#### [THE PROBLEM]
List each line holding the string "joints".
** Start **
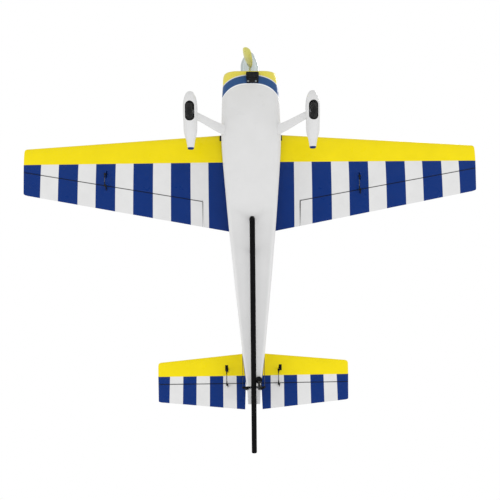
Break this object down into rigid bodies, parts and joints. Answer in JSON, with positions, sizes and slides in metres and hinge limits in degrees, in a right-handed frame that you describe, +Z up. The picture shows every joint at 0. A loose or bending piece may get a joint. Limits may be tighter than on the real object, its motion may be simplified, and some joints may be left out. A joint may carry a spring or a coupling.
{
  "type": "rc aerobatic model aircraft",
  "caption": "Propeller-driven radio control aerobatic model aircraft with hinged control surfaces, wheel pants and a display rod.",
  "frame": {"origin": "centre of the bounding box in plan, at the ground the wheels stand on", "axes": "+Z up, nose towards -Y, +X to the model's own left wing"},
  "size_m": [1.4132, 1.2324, 0.4181],
  "materials": {
    "white_finish": "gloss white film",
    "cowl_finish": "gloss yellow with a blue band",
    "wing_finish": "gloss film in yellow, blue and white",
    "tail_finish": "gloss film in yellow, blue and white",
    "yellow_plastic": "moulded yellow",
    "spinner_metal": "polished",
    "machined_aluminium": "turned",
    "motor_steel": "satin",
    "black_plastic": "moulded black",
    "black_rod": "satin black",
    "steel_wire": "dark drawn wire",
    "screw_steel": "bright",
    "wheel_rubber": "black rubber",
    "canopy_glass": "tinted clear plastic",
    "battery_wrap": "shrink wrap",
    "plywood": "light plywood"
  },
  "bodies": {
    "airframe": {"fuselage": "white_finish", "cowl": "cowl_finish", "chin_scoop": "black_plastic", "equipment_tray": "plywood", "motor_stator": "motor_steel", "stand_rod": "black_rod", "stand_post": "black_rod", "wing_joiner": "machined_aluminium", "battery": "battery_wrap", "speed_controller": "black_plastic", "receiver": "black_plastic", "wing_left": "wing_finish", "wing_right": "wing_finish", "stabilizer": "tail_finish", "fin": "white_finish", "aileron_servos": "black_plastic", "elevator_servos": "black_plastic", "aileron_hinges": "steel_wire", "elevator_hinges": "steel_wire", "rudder_hinges": "steel_wire", "rudder_servo": "black_plastic", "gear_leg_left": "white_finish", "gear_leg_right": "white_finish", "wheel_pant_left": "white_finish", "wheel_pant_right": "white_finish", "axles": "steel_wire", "tail_wheel_bracket": "black_plastic", "screws": "screw_steel"},
    "propeller_group": {"propeller": "yellow_plastic", "spinner": "spinner_metal", "spinner_backplate": "machined_aluminium", "motor_bell": "motor_steel"},
    "canopy": {"canopy_hatch": "white_finish", "canopy_glass": "canopy_glass"},
    "rudder_body": {"rudder": "white_finish", "rudder_horn": "black_plastic"},
    "rudder_servo_arm_body": {"rudder_servo_arm": "black_plastic"},
    "tail_strut_body": {"tail_wheel_strut": "steel_wire"},
    "tail_wheel_body": {"tail_wheel": "wheel_rubber"},
    "wheel_left_body": {"wheel_left": "wheel_rubber"},
    "wheel_right_body": {"wheel_right": "wheel_rubber"},
    "aileron_left_body": {"aileron_left": "wing_finish", "aileron_horn_left": "black_plastic"},
    "aileron_arm_left_body": {"aileron_servo_arm_left": "black_plastic"},
    "aileron_pushrod_left_body": {"aileron_pushrod_left": "steel_wire"},
    "aileron_right_body": {"aileron_right": "wing_finish", "aileron_horn_right": "black_plastic"},
    "aileron_arm_right_body": {"aileron_servo_arm_right": "black_plastic"},
    "aileron_pushrod_right_body": {"aileron_pushrod_right": "steel_wire"},
    "elevator_left_body": {"elevator_left": "tail_finish", "elevator_horn_left": "black_plastic"},
    "elevator_arm_left_body": {"elevator_servo_arm_left": "black_plastic"},
    "elevator_pushrod_left_body": {"elevator_pushrod_left": "steel_wire"},
    "elevator_right_body": {"elevator_right": "tail_finish", "elevator_horn_right": "black_plastic"},
    "elevator_arm_right_body": {"elevator_servo_arm_right": "black_plastic"},
    "elevator_pushrod_right_body": {"elevator_pushrod_right": "steel_wire"},
    "rudder_cable_left_body": {"rudder_cable_left": "steel_wire"},
    "rudder_cable_right_body": {"rudder_cable_right": "steel_wire"}
  },
  "joints": [
    {"name": "propeller_spin", "type": "hinge", "parent": "airframe", "child": "propeller_group", "pos_m": [0, -0.56687, 0.23083], "axis": [0, 0.9871, -0.1599], "continuous": true},
    {"name": "canopy_lift", "type": "slide", "parent": "airframe", "child": "canopy", "axis": [0, 0.1599, 0.9871], "range_m": [0, 0.15]},
    {"name": "aileron_left_hinge", "type": "hinge", "parent": "airframe", "child": "aileron_left_body", "pos_m": [0.15, -0.15326, 0.15572], "axis": [0.9852, -0.1692, 0.0274], "range_deg": [-20, 20]},
    {"name": "aileron_left_arm", "type": "hinge", "parent": "airframe", "child": "aileron_arm_left_body", "pos_m": [0.337, -0.22585, 0.16748], "axis": [0.9852, -0.1692, 0.0274], "range_deg": [-20, 20]},
    {"name": "aileron_left_pushrod", "type": "hinge", "parent": "aileron_arm_left_body", "child": "aileron_pushrod_left_body", "pos_m": [0.337, -0.22984, 0.1428], "axis": [0.9852, -0.1692, 0.0274], "range_deg": [-20, 20]},
    {"name": "aileron_right_hinge", "type": "hinge", "parent": "airframe", "child": "aileron_right_body", "pos_m": [-0.15, -0.15326, 0.15572], "axis": [0.9852, 0.1692, -0.0274], "range_deg": [-20, 20]},
    {"name": "aileron_right_arm", "type": "hinge", "parent": "airframe", "child": "aileron_arm_right_body", "pos_m": [-0.447, -0.23881, 0.16958], "axis": [0.9852, 0.1692, -0.0274], "range_deg": [-20, 20]},
    {"name": "aileron_right_pushrod", "type": "hinge", "parent": "aileron_arm_right_body", "child": "aileron_pushrod_right_body", "pos_m": [-0.447, -0.24281, 0.1449], "axis": [0.9852, 0.1692, -0.0274], "range_deg": [-20, 20]},
    {"name": "elevator_left_hinge", "type": "hinge", "parent": "airframe", "child": "elevator_left_body", "pos_m": [0.025, 0.41524, 0.08996], "axis": [1, 0, 0], "range_deg": [-20, 20]},
    {"name": "elevator_left_arm", "type": "hinge", "parent": "airframe", "child": "elevator_arm_left_body", "pos_m": [0.081, 0.37181, 0.097], "axis": [1, 0, 0], "range_deg": [-20, 20]},
    {"name": "elevator_left_pushrod", "type": "hinge", "parent": "elevator_arm_left_body", "child": "elevator_pushrod_left_body", "pos_m": [0.081, 0.36829, 0.07528], "axis": [1, 0, 0], "range_deg": [-20, 20]},
    {"name": "elevator_right_hinge", "type": "hinge", "parent": "airframe", "child": "elevator_right_body", "pos_m": [-0.025, 0.41524, 0.08996], "axis": [1, 0, 0], "range_deg": [-20, 20]},
    {"name": "elevator_right_arm", "type": "hinge", "parent": "airframe", "child": "elevator_arm_right_body", "pos_m": [-0.081, 0.37181, 0.097], "axis": [1, 0, 0], "range_deg": [-20, 20]},
    {"name": "elevator_right_pushrod", "type": "hinge", "parent": "elevator_arm_right_body", "child": "elevator_pushrod_right_body", "pos_m": [-0.081, 0.36829, 0.07528], "axis": [1, 0, 0], "range_deg": [-20, 20]},
    {"name": "rudder_hinge", "type": "hinge", "parent": "airframe", "child": "rudder_body", "pos_m": [0, 0.42026, 0.07091], "axis": [0, 0.1599, 0.9871], "range_deg": [-20, 20]},
    {"name": "rudder_arm", "type": "hinge", "parent": "airframe", "child": "rudder_servo_arm_body", "pos_m": [0, 0.05508, 0.11791], "axis": [0, 0.1599, 0.9871], "range_deg": [-20, 20]},
    {"name": "rudder_cable_left", "type": "hinge", "parent": "rudder_servo_arm_body", "child": "rudder_cable_left_body", "pos_m": [0.034, 0.05508, 0.11791], "axis": [0, 0.1599, 0.9871], "range_deg": [-20, 20]},
    {"name": "rudder_cable_right", "type": "hinge", "parent": "rudder_servo_arm_body", "child": "rudder_cable_right_body", "pos_m": [-0.034, 0.05508, 0.11791], "axis": [0, 0.1599, 0.9871], "range_deg": [-20, 20]},
    {"name": "tail_wheel_steer", "type": "hinge", "parent": "airframe", "child": "tail_strut_body", "pos_m": [0.015, 0.39017, 0.03526], "axis": [0, 0.1599, 0.9871], "range_deg": [-12, 12]},
    {"name": "tail_wheel_spin", "type": "hinge", "parent": "tail_strut_body", "child": "tail_wheel_body", "pos_m": [0.015, 0.39467, 0.013], "axis": [1, 0, 0], "continuous": true},
    {"name": "wheel_left_spin", "type": "hinge", "parent": "airframe", "child": "wheel_left_body", "pos_m": [0.175, -0.41925, 0.029], "axis": [1, 0, 0], "continuous": true},
    {"name": "wheel_right_spin", "type": "hinge", "parent": "airframe", "child": "wheel_right_body", "pos_m": [-0.175, -0.41925, 0.029], "axis": [1, 0, 0], "continuous": true}
  ],
  "couplings": [
    {"joint": "aileron_left_arm", "follows": "aileron_left_hinge", "ratio": 1},
    {"joint": "aileron_left_pushrod", "follows": "aileron_left_hinge", "ratio": -1},
    {"joint": "aileron_right_hinge", "follows": "aileron_left_hinge", "ratio": -1},
    {"joint": "aileron_right_arm", "follows": "aileron_left_hinge", "ratio": -1},
    {"joint": "aileron_right_pushrod", "follows": "aileron_left_hinge", "ratio": 1},
    {"joint": "elevator_left_arm", "follows": "elevator_left_hinge", "ratio": 1},
    {"joint": "elevator_left_pushrod", "follows": "elevator_left_hinge", "ratio": -1},
    {"joint": "elevator_right_hinge", "follows": "elevator_left_hinge", "ratio": 1},
    {"joint": "elevator_right_arm", "follows": "elevator_left_hinge", "ratio": 1},
    {"joint": "elevator_right_pushrod", "follows": "elevator_left_hinge", "ratio": -1},
    {"joint": "rudder_arm", "follows": "rudder_hinge", "ratio": 1},
    {"joint": "rudder_cable_left", "follows": "rudder_hinge", "ratio": -1},
    {"joint": "rudder_cable_right", "follows": "rudder_hinge", "ratio": -1},
    {"joint": "tail_wheel_steer", "follows": "rudder_hinge", "ratio": 0.6}
  ]
}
** End **
#### [THE RESPONSE]
Break this object down into rigid bodies, parts and joints. Answer in JSON, with positions, sizes and slides in metres and hinge limits in degrees, in a right-handed frame that you describe, +Z up. The picture shows every joint at 0. A loose or bending piece may get a joint. Limits may be tighter than on the real object, its motion may be simplified, and some joints may be left out. A joint may carry a spring or a coupling.
  "joints": [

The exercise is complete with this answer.